Like most of Canada this time of year, I was watching Canada/Czech Republic at the World Junior Hockey Championship from Buffalo last night on TSN.   For the second game in a row, Team Canada started in a bit of a sleepwalking mode and surrendered an early goal.  Also for the second game in a row though, the young men on this team (to their credit) sucked it up and stormed back to dominate the game.  By the end of the first, though the score was only 2-1 for Canada, it was clear that this game was going to be a rout;  in the final half of the  period, long stretches of play had unfolded without respite in the Czech Republic’s zone.
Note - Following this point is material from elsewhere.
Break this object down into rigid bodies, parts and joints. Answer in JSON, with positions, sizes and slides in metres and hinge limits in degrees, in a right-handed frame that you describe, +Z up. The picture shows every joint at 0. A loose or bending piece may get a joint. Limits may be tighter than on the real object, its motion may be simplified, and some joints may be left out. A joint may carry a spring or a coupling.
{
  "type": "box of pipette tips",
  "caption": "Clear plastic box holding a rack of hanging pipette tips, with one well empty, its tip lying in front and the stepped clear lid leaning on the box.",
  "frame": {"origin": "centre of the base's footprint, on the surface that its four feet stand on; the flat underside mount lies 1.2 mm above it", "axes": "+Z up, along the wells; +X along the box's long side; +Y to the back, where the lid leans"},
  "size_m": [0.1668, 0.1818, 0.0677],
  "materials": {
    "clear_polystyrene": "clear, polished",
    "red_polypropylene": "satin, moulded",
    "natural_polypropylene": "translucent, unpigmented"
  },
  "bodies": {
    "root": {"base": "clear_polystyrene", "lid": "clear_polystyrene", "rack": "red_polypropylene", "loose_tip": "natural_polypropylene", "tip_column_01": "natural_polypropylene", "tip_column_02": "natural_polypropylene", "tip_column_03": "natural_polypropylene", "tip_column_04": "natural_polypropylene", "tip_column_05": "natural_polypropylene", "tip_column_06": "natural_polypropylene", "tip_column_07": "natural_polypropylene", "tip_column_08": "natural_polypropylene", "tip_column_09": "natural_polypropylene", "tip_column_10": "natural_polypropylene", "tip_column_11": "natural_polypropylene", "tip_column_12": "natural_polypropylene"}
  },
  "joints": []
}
It was only a matter of time before the Canucks lit the lamp a few more times, and the Czechs were showing no signs of any offensive spark.

That is indeed how the game unfolded, with Canada cruising to a 7-2 win.  So dominant were the Canadians in this game that it became a bit of a dud as far as entertainment value goes;  with the result never really in doubt after the first ten minutes, there wasn’t much to keep a viewer glued to the tube in this one.

What little excitement there was ended up being provided by Zack Kassian’s second period hit on Petr Senkerik.  Specifically, the excitement arose from the fact that Kassian hit Senkerik in the head (not to mention rather late).  Kassian’s bodycheck appeared to knock the Czech forward unconscious.  He was removed from the ice on a stretcher, and Kassian was assessed a five minute major penalty and a game misconduct.

Now, I have watched this tournament and cheered for Team Canada every holiday season for as long as I can remember.  I want Canada to reclaim the gold medal pilfered from us last year by a plucky American squad.  I have nothing against Zack Kassian.

But Kassian’s hit on Senkerik was a blow to the head.  I saw it.  The referees saw it.  Probably something like 4 million Canadians saw it.  For some reason, though, TSN analyst and notorious loudmouth Pierre McGuire either didn’t or wouldn’t see it.  Almost immediately following the play, he began braying that Kassian was being penalized unjustly.  As he did so, TSN’s own replay clearly showed – from two angles – that McGuire was wrong.  It is not possible that he failed to see these replays, which were shown numerous times by the network.  Having noisily and publicly committed himself to a differing version of reality, however, the obnoxious McGuire continued to assert something that was, and is, obviously not true: that Kassian had hit Senkerik in the chest with his shoulder.   To my eyes and ears, McGuire came off as stubborn and ridiculous as he repeatedly decried- and I do mean repeatedly, no horse being too bereft of life for Mr. McGuire to administer yet another beating – the inequities visited upon Kassian by the presiding officials.   Silly and annoying, but mostly harmless.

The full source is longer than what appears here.